Monday, February 14, 2011

In his passing

We are home. My boys are sleeping in their own beds for the first time in two weeks. Two of the four of us have a stomach bug. The dogs are somewhat happy to see us, but not altogether glad to be sharing the leather sofa again. I've opened the mail, thanked the neighbor who cared for the pups, and made a list of the appointments I need to reschedule.

Life is back to normal.

Except that this past Saturday, we buried my daddy.

Daddy died sometime within a half hour of me writing the post, "It's Time." In fact, if I hadn't written it and had gone on to the hospital, I would have been there when he passed.

I don't think he wanted that though. He took his last breath while my momma had closed her eyes for a much needed cat nap. She slept for about 20 minutes and woke up to find that he had stopped breathing.

Thank God.

My daddy has been healed. He no longer suffers from Parkinson's Disease. His mind is no longer tortured with dementia.

At least, that is the attitude I try to take.


I haven't cried much. The day of his service was a day I spent being proud of him. His casket was draped in the American flag, and Taps was to be played at the end of the graveside service. Granted, the soldier didn't check his horn before he got there, and it didn't work, leaving us all sitting in extended awkward silence, but I was still proud. Proud of my daddy, the Vietnam veteran.

The front parking lot of the church was almost full when we arrived for the memorial service. There were friends there from my high school days. There was a life long friend who drove in from Nashville and surprised me. There were people who helped raise me in that church. There were more people than I could have imagined - who all came to honor the man I was lucky enough to claim as my daddy.

The music was beyond perfect. New Orleans style jazz arranged by my professor - rather, my dear friend. He and his wife provided all the music for the service. The solo was the jazz arrangement of Amazing Grace that my daddy loved. We marched out of the sanctuary to the most fabulous arrangement of When the Saints Go Marching In that you will ever hear. That Daddy didn't get to hear.

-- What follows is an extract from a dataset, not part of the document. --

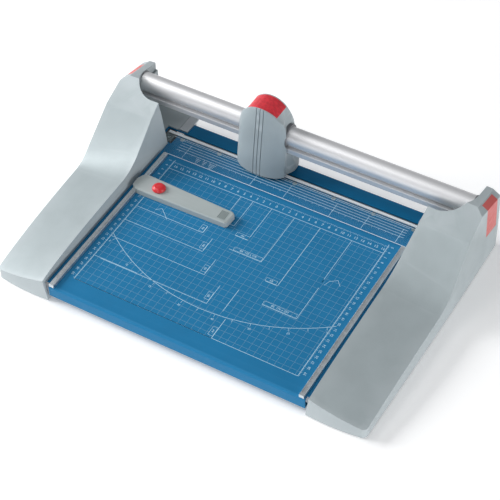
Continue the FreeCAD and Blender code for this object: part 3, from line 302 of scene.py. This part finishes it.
def letters(shape, text, x, y, size, z, turn=0.0):
    """Adds a number or label as thin raised letters, centred on a point."""
    curve = bpy.data.curves.new("label", "FONT")
    curve.body = text
    curve.size = size * MM
    curve.align_x = "CENTER"
    curve.align_y = "CENTER"
    curve.extrude = PRINT_HEIGHT / 2 * MM
    curve.resolution_u = 2
    holder = bpy.data.objects.new("label", curve)
    bpy.context.collection.objects.link(holder)
    bpy.context.view_layer.update()
    mesh = bpy.data.meshes.new_from_object(holder.evaluated_get(bpy.context.evaluated_depsgraph_get()))
    place = Matrix.Translation((x * MM, y * MM, (z + PRINT_HEIGHT / 2) * MM))
    mesh.transform(place @ Matrix.Rotation(turn, 4, "Z"))
    shape.from_mesh(mesh)
    bpy.data.objects.remove(holder)
    bpy.data.curves.remove(curve)
    bpy.data.meshes.remove(mesh)


def mesh_from(shape, name):
    """Turns a finished bmesh into a mesh."""
    mesh = bpy.data.meshes.new(name)
    shape.to_mesh(mesh)
    shape.free()
    return mesh


def table_x(across):
    """X of a distance across the table from the left guide."""
    return across - CUT_HALF


def table_y(ahead):
    """Y of a distance ahead of the cut line."""
    return CUT_LINE - ahead


def tick_length(mark, whole, half, single):
    """How long a ruler's mark is, at a whole centimetre, a half or a millimetre."""
    return whole if mark % 10 == 0 else half if mark % 5 == 0 else single


# Edges of the printed area, as distances across from the left guide and ahead of the cut line.
GRID_LEFT, GRID_RIGHT = 13.5, 344.5
GRID_REAR, GRID_FRONT = 64.0, 297.0
GRID_WIDTH = 0.3


def make_grid():
    """Centimetre squares over the table."""
    shape = bmesh.new()
    for i in range(-16, 17):
        x = i * 10
        stroke(shape, (x, table_y(GRID_FRONT)), (x, table_y(GRID_REAR)), GRID_WIDTH, TABLE_TOP)
    for k in range(7, 30):
        y = table_y(k * 10)
        stroke(shape, (table_x(GRID_LEFT), y), (table_x(GRID_RIGHT), y), GRID_WIDTH, TABLE_TOP)
    piece("table_grid", mesh_from(shape, "table_grid"), "base", GRID)


# Corners of the paper-format lines, measured as the grid's edges are:
# first where a line starts, then its corner, then where it ends.
FORMATS_RIGHT = [
    ((129, 64), (129, 105), (121, 105)), ((148, 64), (148, 116), (140, 116)),
    ((177, 64), (177, 130), (158, 130)), ((212, 64), (212, 155), (163, 155)),
    ((251, 64), (251, 181), (233, 181)), ((298, 64), (298, 148), (298, 142)),
    ((299, 158), (299, 218), (249, 218)),
]
FORMATS_LEFT = [
    ((14, 147), (118, 147), (118, 134)), ((14, 176), (135, 176), (135, 150)),
    ((14, 210), (158, 210), (158, 180)), ((24, 251), (186, 251), (186, 216)),
    ((14, 297), (221, 297), (221, 262)), ((15, 250), (80, 250), (80, 250.5)),
    ((211, 211), (211, 252), (211.5, 252)),
]
# Middle, width, height and text of the small labels in the corners.
LABELS = [
    (114, 139.5, 7, 12, "A6"), (131, 166, 7, 12, "B6"), (154, 200, 7, 12, "A5"), (182, 238, 7, 13, "B5"),
    (217, 286, 7, 15, "A4"), (167.5, 126.5, 19, 6, "A6"), (190, 151, 42, 6, "B6  125 x 176"),
    (240, 177.5, 16, 6, "A5"), (273, 214, 48, 6, "B5  176 x 250"),
]
SMALL_ANGLES = [
    [(40, 141), (47, 135), (63, 149)],
    [(303, 151), (306, 142), (315, 135), (322, 143)],
]
FORMAT_WIDTH, LABEL_WIDTH, ANGLE_WIDTH, ARC_WIDTH, DEGREE_WIDTH = 0.55, 0.35, 0.5, 0.6, 0.4
SMALL_TEXT = 4.4

# The arc of degrees: its middle, its lowest point ahead, its half width and how far it rises to its ends.
ARC_MIDDLE, ARC_RISE, ARC_REACH, ARC_DEPTH = 181.0, 262.0, 168.0, 58
ARC_STEPS = 72
DEGREE_MARKS, DEGREE_LENGTH, DEGREE_TEXT = 7, 5, 9


def joined(shape, points, width, z):
    """Strokes from point to point, measured as the grid's edges are."""
    spots = [(table_x(x), table_y(y)) for x, y in points]
    for start, end in zip(spots, spots[1:]):
        stroke(shape, start, end, width, z)


def make_formats():
    """Paper-format lines with their labels, two small angles and the arc of degrees."""
    shape = bmesh.new()
    z = TABLE_TOP + LAYER
    for points in FORMATS_RIGHT + FORMATS_LEFT:
        joined(shape, points, FORMAT_WIDTH, z)
    for x, y, wide, high, text in LABELS:
        frame_box(shape, table_x(x), table_y(y), wide, high, LABEL_WIDTH, z)
        turn = math.pi / 2 if high > wide else 0
        letters(shape, text, table_x(x), table_y(y), SMALL_TEXT, z, turn)
    for points in SMALL_ANGLES:
        joined(shape, points, ANGLE_WIDTH, z)
    radius = (ARC_REACH ** 2 + ARC_DEPTH ** 2) / (2 * ARC_DEPTH)
    middle = ARC_RISE - radius
    span = math.asin(ARC_REACH / radius)
    turns = [span * (2 * i / ARC_STEPS - 1) for i in range(ARC_STEPS + 1)]
    arc = [(ARC_MIDDLE + radius * math.sin(a), middle + radius * math.cos(a)) for a in turns]
    joined(shape, arc, ARC_WIDTH, z)
    for i in range(-DEGREE_MARKS, DEGREE_MARKS + 1):
        a = span * i / (DEGREE_MARKS + 0.5)
        s, c = math.sin(a), math.cos(a)
        mark = [(ARC_MIDDLE + r * s, middle + r * c) for r in (radius, radius + DEGREE_LENGTH)]
        joined(shape, mark, DEGREE_WIDTH, z)
        if i % 2:
            out = radius + DEGREE_TEXT
            letters(shape, str(5 * (i + DEGREE_MARKS + 1)), table_x(ARC_MIDDLE + out * s),
                    table_y(middle + out * c), SMALL_TEXT, z, a)
    piece("table_formats", mesh_from(shape, "table_formats"), "base", PRINT)


# Rulers: how far ahead of the cut line the rear marks and numbers are, and how far behind the printed
# area's rear edge the side lines start.
REAR_MARKS, REAR_NUMBERS = 50, 57.5
SIDE_LINE_START = 17
SIDE_LINE_WIDTH, CROSS_LINE_WIDTH, TICK_WIDTH = 0.7, 0.6, 0.22
REAR_NUMBER_SIZE, SIDE_NUMBER_SIZE = 6.0, 5.0
RIGHT_NUMBER_GAP, LEFT_NUMBER_GAP = 6.4, 6.2
# Lengths of the marks at whole centimetres, halves and millimetres.
REAR_TICKS, SIDE_TICKS, SCALE_TICKS = (3.6, 2.6, 1.6), (3.2, 2.2, 1.4), (3.4, 2.6, 1.8)


def make_rulers():
    """The printed area's outline and the rulers along its rear and sides, with their numbers."""
    shape = bmesh.new()
    z = TABLE_TOP + LAYER
    left, right = table_x(GRID_LEFT), table_x(GRID_RIGHT)
    rear, front = table_y(GRID_REAR), table_y(GRID_FRONT)
    stroke(shape, (left, front), (left, rear + SIDE_LINE_START), SIDE_LINE_WIDTH, z)
    stroke(shape, (right, front), (right, rear + SIDE_LINE_START), SIDE_LINE_WIDTH, z)
    stroke(shape, (left, rear), (right, rear), CROSS_LINE_WIDTH, z)
    stroke(shape, (left, front), (right, front), CROSS_LINE_WIDTH, z)
    marks = table_y(REAR_MARKS)
    for i in range(-165, 166):
        stroke(shape, (i, marks), (i, marks - tick_length(i, *REAR_TICKS)), TICK_WIDTH, z)
    for i in range(-16, 17):
        letters(shape, str(abs(i)), i * 10, table_y(REAR_NUMBERS), REAR_NUMBER_SIZE, z)
    for k in range(REAR_MARKS, 298):
        long = tick_length(k, *SIDE_TICKS)
        y = table_y(k)
        stroke(shape, (left, y), (left - long, y), TICK_WIDTH, z)
        stroke(shape, (right, y), (right + long, y), TICK_WIDTH, z)
    for k in range(5, 30):
        y = table_y(k * 10)
        letters(shape, str(k), right + RIGHT_NUMBER_GAP, y, SIDE_NUMBER_SIZE, z, math.pi / 2)
        letters(shape, str(k), left - LEFT_NUMBER_GAP, y, SIDE_NUMBER_SIZE, z, math.pi / 2)
    piece("table_rulers", mesh_from(shape, "table_rulers"), "base", PRINT)


# The clear strip's print: long lines by their Y, cross lines by their distance from the left guide.
STRIP_LINES = (110.8, 115.5, 120.2, 124.9, 129.6)
STRIP_CROSSES = (20, 129, 180.5, 251, 299, 350)
STRIP_HALF, CROSS_FRONT, CROSS_REAR = 176, 99, 126
STRIP_TICK = 2.5
STRIP_LINE_WIDTH, STRIP_CROSS_WIDTH, STRIP_TICK_WIDTH, DASH_WIDTH = 0.6, 0.5, 0.4, 0.7
# Four rows of three dashes stand for the small print: where each dash starts and ends.
DASHES = ((-142, -134), (-131, -124), (-121, -110))
DASH_ROWS, DASH_REAR, DASH_PITCH = 4, 107.2, 2.6
# Half length, Y and width of the painted highlights along the strip's front and rear edges.
STRIP_EDGE_HIGHLIGHTS = ((187, 97.5, 0.7), (192, 132.2, 0.5))


def make_clamp_print():
    """Fine lines on the clear strip, and painted highlights along its front and rear edges."""
    shape = bmesh.new()
    z = CLAMP_TOP
    for y in STRIP_LINES:
        stroke(shape, (-STRIP_HALF, y), (STRIP_HALF, y), STRIP_LINE_WIDTH, z)
    for across in STRIP_CROSSES:
        x = table_x(across)
        stroke(shape, (x, CROSS_FRONT), (x, CROSS_REAR), STRIP_CROSS_WIDTH, z)
    for i in range(-17, 18):
        x = i * 10
        stroke(shape, (x, STRIP_LINES[0] - STRIP_TICK), (x, STRIP_LINES[0]), STRIP_TICK_WIDTH, z)
    for row in range(DASH_ROWS):
        for start, end in DASHES:
            y = DASH_REAR - DASH_PITCH * row
            stroke(shape, (start + row, y), (end - row, y), DASH_WIDTH, z)
    piece("clamp_lines", mesh_from(shape, "clamp_lines"), "clamp", PRINT)
    # Pale strokes on top of the strip's front and rear edges are painted highlights.
    edge = bmesh.new()
    for half, y, width in STRIP_EDGE_HIGHLIGHTS:
        stroke(edge, (-half, y), (half, y), width, z)
    piece("clamp_edge_highlights", mesh_from(edge, "clamp_edge_highlights"), "clamp", STRIP_EDGE_HIGHLIGHT)


# The side guides' marks: from where to where ahead of the cut line, how far in and how wide.
SCALE_START, SCALE_END = 50, 320
SCALE_INSET, SCALE_WIDTH = 1.0, 0.2


def make_guide_scales():
    """Millimetre marks on top of the side guides."""
    for name, side in (("right_guide_scale", 1), ("left_guide_scale", -1)):
        shape = bmesh.new()
        start = side * (CUT_HALF + SCALE_INSET)
        for k in range(SCALE_START, SCALE_END):
            end = start + side * tick_length(k, *SCALE_TICKS)
            stroke(shape, (start, table_y(k)), (end, table_y(k)), SCALE_WIDTH, GUIDE_TOP)
        piece(name, mesh_from(shape, name), "base", INK)


make_grid()
make_rulers()
make_formats()
make_guide_scales()
make_clamp_print()
for name in ("carriage_front_shell", "carriage_rear_shell"):
    soften(name, 1.0, angle=24)
soften("grip_cap", 0.6)
soften("guide_bar", 0.6, angle=40)
for name in ("right_accent_cap", "left_accent_cap", "clamp_strip", "right_base_rail", "left_base_rail",
             "right_bar_bracket", "left_bar_bracket", "counter_blade", "cutter_bed"):
    soften(name, 0.3, segments=2, angle=40)


# ---------------------------------------------------------------- floor, light and camera
def make_floor():
    """A plain pale floor, attached to no body."""
    shape = bmesh.new()
    bmesh.ops.create_grid(shape, x_segments=1, y_segments=1, size=6)
    floor = bpy.data.objects.new("floor", mesh_from(shape, "floor"))
    bpy.context.collection.objects.link(floor)
    floor.data.materials.append(surface("floor_pale", (0.92, 0.92, 0.92), 0.9, tone=0.01, tone_size=0.3,
                                        Emission_Color=(1, 1, 1, 1), Emission_Strength=0.2))


# Name, place and size of each soft box in metres, and its power in watts; all of them face LIGHT_AIM.
LIGHTS = [
    ("key", (-4.30, -0.60, 2.20), (2.6, 2.2), 265),
    ("top", (-0.85, -0.30, 2.00), (1.6, 0.8), 9),
    ("front", (0.5, -2.4, 0.6), (1.8, 0.6), 16),
    ("right", (3.6, -0.3, 0.45), (1.6, 0.7), 60),
]
LIGHT_AIM = (0, 0, 0.05)
SKY_COLOR, SKY_STRENGTH = (0.93, 0.96, 1.0, 1), 0.28


def area_light(name, spot, size, power):
    """A rectangular soft box turned to the object."""
    lamp = bpy.data.lights.new(name, "AREA")
    lamp.shape = "RECTANGLE"
    lamp.size, lamp.size_y = size
    lamp.energy = power
    holder = bpy.data.objects.new(name, lamp)
    holder.location = spot
    holder.rotation_euler = (Vector(LIGHT_AIM) - Vector(spot)).to_track_quat("-Z", "Y").to_euler()
    bpy.context.collection.objects.link(holder)


def make_light():
    """Pale sky and four soft boxes, the strongest from the left."""
    bpy.context.scene.view_settings.view_transform = "Standard"
    world = bpy.data.worlds.new("studio")
    world.use_nodes = True
    background = world.node_tree.nodes["Background"]
    background.inputs["Color"].default_value = SKY_COLOR
    background.inputs["Strength"].default_value = SKY_STRENGTH
    bpy.context.scene.world = world
    for light in LIGHTS:
        area_light(*light)


# The photograph's viewpoint: the eye in metres, the directions right and up, and the lens in millimetres.
EYE = (0.74496, -1.22202, 1.57523)
EYE_RIGHT = (0.86639602, 0.49896952, -0.01968126)
EYE_UP = (-0.35574079, 0.64439758, 0.67690490)
LENS, SENSOR_WIDTH = 115.08, 36.0


def make_camera():
    """The camera at the photograph's viewpoint."""
    right, up = Vector(EYE_RIGHT), Vector(EYE_UP)
    back = right.cross(up)
    lens = bpy.data.cameras.new("camera")
    lens.sensor_width = SENSOR_WIDTH
    lens.lens = LENS
    camera = bpy.data.objects.new("camera", lens)
    turn = Matrix((right, up, back)).transposed().to_4x4()
    camera.matrix_world = Matrix.Translation(EYE) @ turn
    bpy.context.collection.objects.link(camera)
    bpy.context.scene.camera = camera


make_floor()
make_light()
make_camera()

I keep expecting to have a break down. Be angry. Be devastated. Be inconsolable.

It hasn't happened yet.


Sitting in the room with my dead father was the hardest thing I've ever had to do, I think. I wanted to run. I wanted to vomit. I wanted to cry. I wanted to be anywhere but there, but at the same time, I wouldn't have been anywhere but right there with my family.

His eyes were clear and focused for the first time since I saw him in hospice. I couldn't stop staring at them, wondering what it was that he saw as he took his last breath.

It came time to leave him, and I hadn't touched him or spoken to him. He was dead. I didn't see much point. But something kept me from leaving without telling him good bye one last time.

I walked back to the bed and leaned over to kiss his head. His skin was cool. I let my tears fall, and I didn't wipe them from his face.